Yes exactly. I recommend reading the book Design Patterns [1] for some ideas on how early "modular" software was conceptualized. This book was published in 1994 and still has a lot of relevance today.
One thing I notice is that software is becoming more brute force and less about "design" or "architecture" quality.
Good abstractions at the correct level and the correct data modelling can make the code around it very simple. Instead of nice designs that are easy to reason about, we have lots of unit tests to "prove" that it works. Instead of making a system reliable and trap errors properly, we use Kubernetes to launch another pods as soon as one goes down. Maybe I am just too old, but I feel we are loosing something going down this route.

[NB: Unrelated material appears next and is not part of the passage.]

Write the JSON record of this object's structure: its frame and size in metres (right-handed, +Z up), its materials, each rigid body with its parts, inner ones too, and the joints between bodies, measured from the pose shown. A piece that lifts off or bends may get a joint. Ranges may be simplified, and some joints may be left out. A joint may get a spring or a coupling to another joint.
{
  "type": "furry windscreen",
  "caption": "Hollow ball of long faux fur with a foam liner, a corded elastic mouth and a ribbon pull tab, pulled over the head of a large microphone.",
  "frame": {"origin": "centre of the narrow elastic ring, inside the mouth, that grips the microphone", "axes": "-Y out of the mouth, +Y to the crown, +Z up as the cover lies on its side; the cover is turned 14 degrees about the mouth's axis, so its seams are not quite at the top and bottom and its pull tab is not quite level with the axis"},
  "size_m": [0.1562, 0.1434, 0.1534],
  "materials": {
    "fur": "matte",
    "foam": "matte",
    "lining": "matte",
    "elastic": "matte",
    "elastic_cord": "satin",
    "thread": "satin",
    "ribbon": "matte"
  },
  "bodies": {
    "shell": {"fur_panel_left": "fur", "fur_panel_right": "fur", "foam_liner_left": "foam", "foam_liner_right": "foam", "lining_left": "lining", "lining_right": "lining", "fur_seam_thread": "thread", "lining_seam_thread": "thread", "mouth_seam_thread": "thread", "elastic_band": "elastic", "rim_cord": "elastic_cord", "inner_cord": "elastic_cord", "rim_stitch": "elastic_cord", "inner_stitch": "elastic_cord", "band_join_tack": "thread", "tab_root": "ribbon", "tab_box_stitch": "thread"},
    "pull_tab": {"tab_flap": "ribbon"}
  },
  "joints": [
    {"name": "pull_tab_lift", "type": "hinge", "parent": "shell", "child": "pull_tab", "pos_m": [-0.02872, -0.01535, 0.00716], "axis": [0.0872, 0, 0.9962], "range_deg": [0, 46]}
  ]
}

(Ok, there is code that's functionality will mean that in inherently isn't simple, but I see far more CRUD apps that are built in an over complicatd manner, than code that is actually doing something algorithmically complex).

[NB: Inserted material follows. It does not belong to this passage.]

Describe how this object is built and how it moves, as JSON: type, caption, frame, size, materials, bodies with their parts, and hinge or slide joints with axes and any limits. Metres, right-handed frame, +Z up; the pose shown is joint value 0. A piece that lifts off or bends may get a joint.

Writing perfect bug-free code is nearly impossible and expensive. Hardware is going to fail, network links can get flakey, packets can get lost. Accepting that failure is going to happen no matter what and building for resiliency to it is a far better approach.
Unit tests are along the same line- its been measured that fixing a bug in production is 10x more expensive than finding it in development. Unit tests help ensure that more bugs are found in development, there is less need for, slow, expensive, and error-prone manual QA processes that hold up release frequency.
Unit tests also help document the code to some extent. As teams turnover and new developers who may not fully understand the nuances of some code come in, Unit tests create guard rails that help catch edge cases that may not be obvious to new members of the team and when the test fails makes you go back and give more thought to those areas and why they behave the way they do.
Rereading this, you claim to be on the older side, which I am surprised about- this seems to me like an opinion that someone who is relatively new to the industry may have. I am continually amazed in the new and creative ways things can fail, building for resilience is a 100x better approach that also reduces stress tremendously- Instead of "All hands on deck no one is going home tonight- we just took the system down with this last release and will need to patch it ASAP" the conversation goes to "Ok- we rolled out the release to 1% of our users and we see error rates spiking. Lets roll it back and look at the logs to see what happened."
Similarly with unit tests- it used to be monthly or weekly release cycles, now we are down to multiple times a day because I don't need a programmer who washed out to get around to clicking on the right buttons to give it a green light.
These are tremendous improvements in the state of the art.
I am not arguing that unit tests are not valuable for the reasons that you have given, just that they seem to be used in place of decent abstractions these days. I have worked on well abstracted code without unit test and badly abstracted code with unit tests. The former is far easier to work with and bugs take a lot less effort to fix - that translates to costs in developer time.
> This is about cost optimization to some extent.
Is all the complexity and developer time that is required with Kubernetes really cost effective? We added it at my work and it took around 6 months of developer time from what I could tell (it wasn't me who set it up). Now we have to debug it and none of our team is an expert, so lots of guesswork and googling. Using number of small pods has given us a lot more problems than one big machine. If you are running out of memory because of a large upload, restarting a pod when it crashes doesn't help you.
Kubernetes has lowered our cloud costs and given us high availability, but it has increased development time in a number of ways. Maybe as we get more experience it will get better, but so far I would not say costs have been optimized as a result.